Jacob Godown, the wheelwright, operated his shop at Dilts Corner (intersection of Sandy Ridge-Mt. Airy Road with Lambertville-Headquarters Road). He may have been the Jacob born in 1796 to John Godown and Mary Rounsavel, and who married Ellen or Evelyn Coryell in 1824. He was Chosen Freeholder for Delaware Township in 1847. Unfortunately, he died the next year, age 51, leaving six children. But if this is the right Jacob Godown, then the wagon must have been divided in the 1840s, which would explain why no one around in the 1930s had ever seen it.

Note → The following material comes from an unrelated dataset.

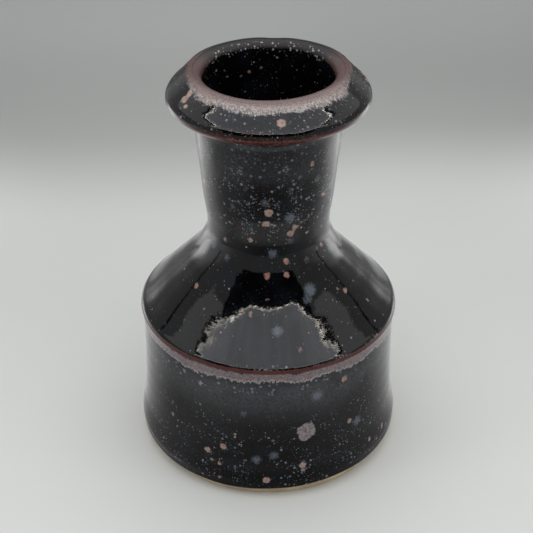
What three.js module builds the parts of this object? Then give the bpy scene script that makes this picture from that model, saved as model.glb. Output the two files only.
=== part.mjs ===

Correction (3/11/2018):  I had originally written that the wagon was built by Hendrick Vandolah, which is quite impossible. It was built, as Mr. Bush wrote, by his descendants, Henry and John Vandolah. Thanks to Donna Hay for catching that. Also I made the mistake of dating the Vandolah-Butterfoss wagon to 1795, when that was the date for another wagon, the one built for Samuel Hunt. My apologies.

Footnotes:

  1. Click on Moore under “Families” to find several articles on this family.
  2. Information on the Butterfoss family comes originally from the Deats Genealogical Files at the Hunterdon Co. Historical Society, with supplemental information from deeds, wills, and graves. The Butterfoss Bible record (#3999) can be found in the holdings of the Genealogical Society at the Rutgers Special Collections Library in New Brunswick.
  3. Speaking of odd, Daniel Butterfoss’ will is dated Nov. 22, 1820, and was proved on Nov. 22, 1820, but his gravestone states that he died on Dec. 5, 1818, an obvious impossibility. My only guess is that Daniel was very ill in 1818 and thought to die, so the gravestone was carved, but then he survived another 2 or 3 years. It is expensive to have a gravestone carved, so maybe the family decided to keep the original one. Just a theory.